Eventually, at the police station investigators found tubes wrapped with black tape in the vehicle’s air filter. Inside the tubes was methamphetamines. The court held that even though police initially had probable cause to search the car. That probable cause dissipated after the officers’ initial 15 minute hand search of the vehicle did not reveal any evidence of narcotics or any evidence of a hidden compartment within the vehicle.
this time the court said it was improper to transport defendant’s vehicle to the police department for a second search. The court said by that point the probable cause had dissipated. The court held that an investigative stop must cease once reasonable suspicion or probable cause dissipates.
The court noted that when the initial search of the vehicle on I-80 was fruitless, any probable cause dissipated and the officers no longer had any authority to continue their search. Since the troopes failed to produce any evidence that they observed any indication that the vehicle may have had a hidden compartment or failed to produce any other probable cause they had no justification to move the car. For now the 3rd District alone in this ruling.
The finding here is different from the Smith case discussed earlier involving the purse with pills. A positive drug alert did provide probable cause. But the court is saying that probable cause ended when authorities did not find anything. The court said in the Smith case that when the officer found out the purse did have crack cocaine like he suspected that revealed that there was never any probable cause in the first place and the officer should have immediately ceased the search of the purse.
Limited Scope Of Containers & What We Mean By Segmented Probable Cause
What happens if there is only probable cause for a particular container inside a car?
You can do a limited search of the item known to contain contraband.
When lawyers get involved the simple becomes complicated. We’ll finish off Volume II with a discussion of containers with contraband put in cars.
California v. Acevedo
California v. Acevedo, 500 U.S. 565, 111 S.Ct. 1982 (1991) is such a case. This is another example of an extensive police investigation that comes to bear all before a car is stopped.
A drug investigation began after Federal Express intercepted a package with massive amounts of cannabis. Police allowed the recipient to pick up the package and take it home to an apartment.
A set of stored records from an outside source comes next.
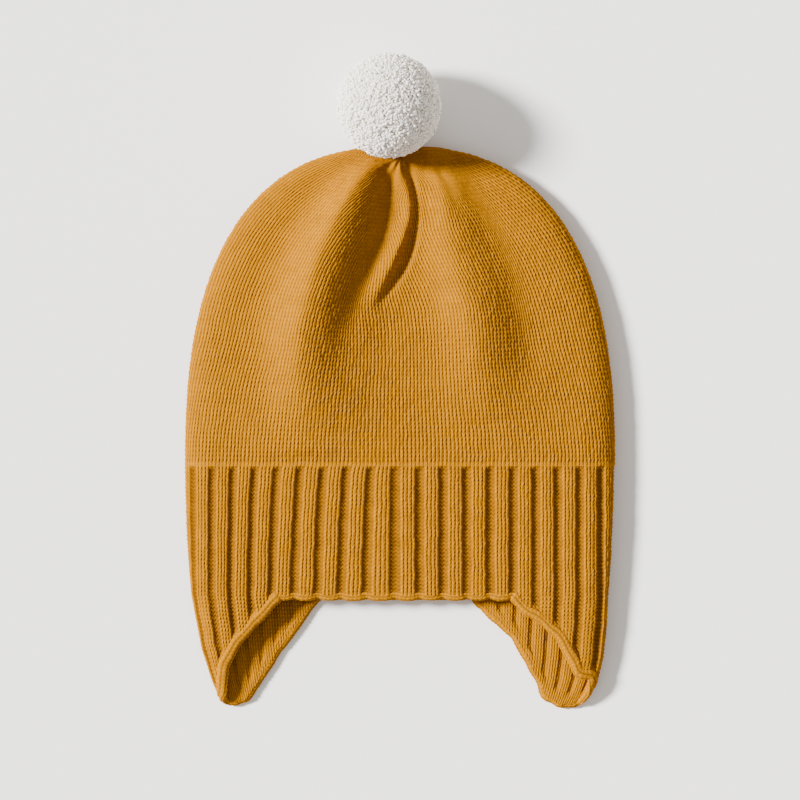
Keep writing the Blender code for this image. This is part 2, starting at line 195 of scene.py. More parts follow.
# name: line from the top down, width factors west and east of it, and how many wales it hides
FOLDS = {
    "left_lobe": ([(-12, 106, 5, 7), (-19, 97, 11, 10), (-26, 88, 14, 12), (-31, 76, 15, 14),
                   (-37, 64, 16, 15.5), (-41, 52, 15.5, 16.5), (-44.5, 38, 14, 17), (-48, 19, 11.5, 17),
                   (-47, 0, 8.5, 18), (-43, -19, 4.5, 20), (-41, -34, 1.5, 22), (-41, -42, 0.6, 22)],
                  0.82, 1.35, 0.0),
    "right_lobe": ([(19, 106, 2.5, 7), (23, 94, 5.0, 9), (24, 80, 5.5, 11), (26, 66, 6.5, 13),
                    (30, 54, 7.5, 15), (34, 42, 8.2, 16), (38, 28, 8.2, 16), (40, 14, 6.8, 16),
                    (43, 0, 4.0, 17), (46, -20, 0.6, 19)], 0.9, 1.2, 0.0),
    "left_valley": ([(-5, 107, -1.5, 3.5), (-6.5, 98, -2.8, 4), (-6.5, 89, -3.4, 4.5),
                     (-8, 77, -3.6, 4.8), (-10, 69, -3.6, 5), (-12.5, 63, -3.4, 5.5),
                     (-15.5, 57, -3.2, 6), (-19, 49, -2.8, 6.5), (-23, 38, -2.2, 7.5),
                     (-27, 24, -1.4, 8), (-30, 8, -0.8, 9), (-31, -10, 0.0, 10)], 1.1, 0.8, 0.45),
    "pleat": ([(1.5, 106, 1.2, 3.0), (3, 98, 2.4, 3.4), (5, 89, 3.2, 3.4), (4.8, 77, 3.4, 3.4),
               (1.2, 69.5, 3.6, 3.4), (-1, 63.5, 3.6, 3.4), (-3.5, 57, 3.3, 3.4), (-8, 48.7, 2.6, 3.6),
               (-11, 42, 1.6, 3.8), (-15, 35, 0.0, 4)], 1.3, 0.55, 0.0),
    "right_valley": ([(3.5, 107, -2.6, 2.8), (5.2, 99, -2.2, 2.2), (7.3, 90, -1.0, 1.8),
                      (7.6, 79, -1.2, 1.8), (6.2, 71, -2.4, 2.4), (4.4, 63.5, -3.4, 2.8),
                      (2.2, 57, -3.2, 2.4), (-3.2, 48.7, -2.0, 2.2), (-7.5, 42, -0.8, 2.6),
                      (-12, 36, 0.0, 3)], 1.0, 1.0, 0.2),
    "edge_crease": ([(17, 108, -1.2, 2.2), (20, 102, -1.6, 2.6), (24, 95, -1.2, 3.0),
                     (28, 85, -0.6, 3.4), (31, 75, 0.0, 4)], 1.0, 1.0, 0.14),
    "right_hollow": ([(30, 98, -0.4, 6), (44, 80, -0.8, 8), (54, 60, -1.0, 9), (59, 40, -1.2, 9),
                      (62, 14, -1.2, 10), (56, -16, 0.0, 12)], 1.0, 1.0, 0.21),
}


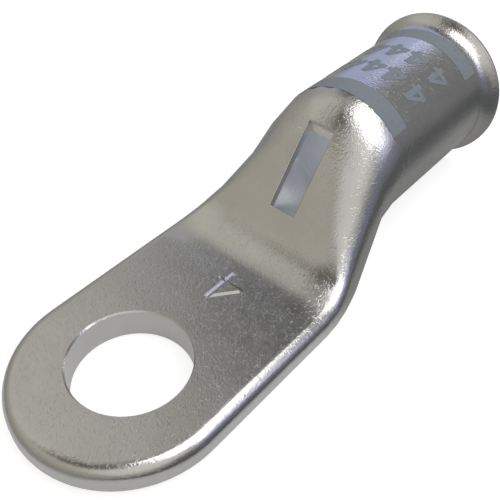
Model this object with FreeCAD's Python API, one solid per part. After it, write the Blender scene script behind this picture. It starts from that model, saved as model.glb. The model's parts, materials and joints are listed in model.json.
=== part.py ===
import FreeCAD, Part
import math
import os

# A one-piece copper cable lug. A length of tube is pressed flat at one end into a palm with
# a stud hole, and stays round at the other end as a barrel with a belled mouth. The sloping
# stretch between them has an inspection window through its upper wall.
# The origin is the centre of the stud hole on the palm's underside. X runs from the palm to
# the barrel's mouth, Y is across the palm and Z is up. Lengths are millimetres, angles degrees.

# Tube of copper, whose density is in kg/mm3
copper_density = 8.96e-6
wall = 0.965
barrel_diameter = 9.34
barrel_axis_height = 5.13
mouth_x = 30.5

# Palm
palm_width = 12.9
palm_end_radius = 6.45
palm_end_centre_x = -0.4
palm_top_edge_radius = 0.78
palm_bottom_edge_radius = 0.68
stud_hole_diameter = 6.9
stud_hole_edge_break = 0.09

# Ramp between palm and barrel, seen from the side
ramp_angle = 50.2
ramp_foot_x = 11.0
ramp_foot_radius = 2.9
shoulder_radius = 2.9
ramp_roof = 0.75
underside_rise_start_x = 11.0
underside_rise_end_x = 18.8

# Sides of the same stretch, seen from above
side_taper_start_x = 10.4
side_taper_end_x = 17.25
side_start_radius = 10.4
side_end_radius = 8.9

# Growth of the section's corners from the palm's edge radii to the round barrel
top_corner_start_x = 10.7
top_corner_end_x = 15.85
top_corner_power = 0.8
bottom_corner_start_x = 12.65
bottom_corner_end_x = 18.5

# Inspection window
window_low_x = 12.9
window_high_x = 16.5
window_width = 1.83
window_edge_break = 0.06

# Belled mouth
bell_diameter = 10.64
bell_angle = 48.0
bell_fillet_radius = 1.6
bell_rim_land = 0.12

# Hollow inside the ramp, which starts where the pressed walls part
least_cavity_height = 0.4
cavity_corner_radius = 0.9
cavity_search_step = 0.01

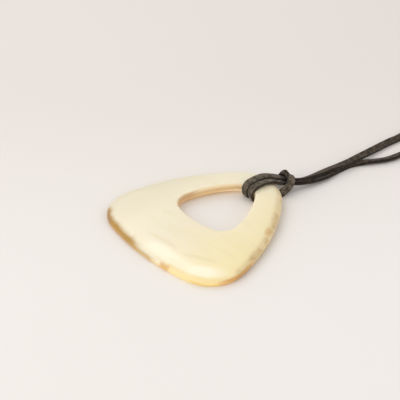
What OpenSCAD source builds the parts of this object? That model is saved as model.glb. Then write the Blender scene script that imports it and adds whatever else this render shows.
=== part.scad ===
// Horn pendant on a suede lace, lying on a table. Millimetres, +Z up. The origin lies under the
// middle of the pendant's box, on the table. +Y runs from the wide edge to the narrow end, where
// the lace is hitched on, and the pendant's width lies along X.

/* [Pendant outline] */
// Half the distance between the centres of the two wide corners
corner_x = 19.7; // [17:0.1:22]
// How far the wide corners' centres lie towards the wide edge
corner_y = 17.2; // [15:0.1:19]
// Radius of the two wide corners
corner_r = 15; // [12:0.1:17]
// How far the narrow end's centre lies towards the lace
tip_y = 15.5; // [13:0.1:17]
// Radius of the narrow end
tip_r = 18.7; // [17:0.1:21]
// Radius of the long bow of each side
side_r = 86.8; // [70:0.1:110]
// Radius of the long bow of the wide edge
base_r = 107; // [80:1:140]

/* [Hole outline] */
// Half the distance between the centres of the hole's two wide corners
hole_corner_x = 7.9; // [7:0.1:9]
// Radius of the hole's two wide corners, whose centres lie at Y 0
hole_corner_r = 7; // [6:0.1:8]
// How far the centre of the hole's narrow end lies towards the lace
hole_tip_y = 16.2; // [15:0.1:17]
// Radius of the hole's narrow end
hole_tip_r = 7.1; // [6.5:0.1:7.5]
// Radius of the bow of each side of the hole
hole_side_r = 42.6; // [36:0.1:60]
// Radius of the bow of the hole's wide edge
hole_base_r = 39; // [30:1:60]

/* [Pendant thickness] */
// Thickness of the horn from the back to the polished top
horn_t = 4; // [3.5:0.1:4]
// Height of the outermost line of the rim over the back
rim_z = 1.1; // [0.8:0.1:1.6]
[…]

Surveillance was set up and another man was seen leaving the apartment with package.
That man was stopped and police confirmed he had around 1 1/2 pounds of cannabis in the package. Later, defendant arrived at the apartment and left left carrying a brown paper bag that looked full. The bag was consistent with the rest of the contents intercepted by Federal Express.
Defendant placed the bag in the trunk of his car and started to drive away. The car was stopped. and the bag with marijuana was found in the trunk. Ordinarly, the car and every container in the car could be searched. However, in other cases courts recognized a possible incongruity in the law.
If the man had walked away with the bag rather than place it in a car and drive away the law would not have allowed a warrantless search. Authorities would have needed a warrant to stop the man and look in the bag. But because the man put the bag in a car and drove away. The automobile exception to the warrant requirement allowed the authorities to stop the car and search it including a search of the bag.
The Supreme Court recognized there has been some confusing and inconsistent rulings dealing with containers and automobiles. The court held that the police did not need a warrant to open the bag to check it for cannabis. However, the police did not have authority to search the rest of the car.
The court said there is no further point in continuing to distinguish between a container for which the police are specifically searching and a contier which they come across in a car. Conflicting court opinions have provided only minimal protection for privacy and has impeded effective law enforcement.
The court reminded us that the scope of a warrantless search of an automobile is not defined by the nature of the container in which the contraband is secreted. Rather, it is defined by the object of the search and the places in which there is probable cause to believe that it may be found.
Probable cause to believe that a container placed in the trunk of a taxi contains contraband or evidence does not justify a search of the entire cab. In this case, police had probable cause to believe that the paper bag in the automobile’s trunk contained marijuana. That probable cause allows a warrantless search of the paper bag. The rule has been and still is that police may search an automobile and the containers within it where they have probable cause to believe contraband or evidence is contained.
People v. Davis
The last case for the day is People v. Davis, 2019 IL App (1st) 160408. Defendant had the great misfortune of going to a drug deal with a guy under federal investigation.
Police saw he had possession of a white bag and they stopped his car and immediately searched it. In a hidden compartment in the back by the armrest they found a kilogram of cocaine.
The compartment also had three semiautomatic guns and an electronic scale. In another panel on the rear passenger side there was a green bag containing a 9-millimeter and .45-caliber rounds of ammunition.
What we know for sure is that the officers saw a white package enter the car without ever seeing anyone remove it. The package was produced by an individual under a long-running investigation. Officers had engaged in at least five or six transactions with the target. And the target was seen giving defendant a white packaged that he definitely put in the Honda. Police had probable cause to believe the Honda now had narcotics in it.
Certainly, police new little to nothing about was the car defendant showed up, knew nothing about him, and knew nothing about the other occupants in his car. Nonetheless, officers searched defendant’s Honda without having first hand information that the car had a secret compartment.
Additionally, the orientation of the vehicles during the transaction added to the suspicion. When the target opened his door, he would block the view of the space between the cars from one direction; when the Honda opened its door, it blocked the view of the space between the cars.
The court finally held it was reasonable for the trained narcotic investigators to believe the Honda had a secret compartment hiding the white package. It was entirely reasonable for the officers to stop the Honda and to search it thoroughly until the white package was found.
Rule of Thumb: Under the vehicle exception, the search only extends to areas for which probable cause exists and places where the object of the search is capable of being located.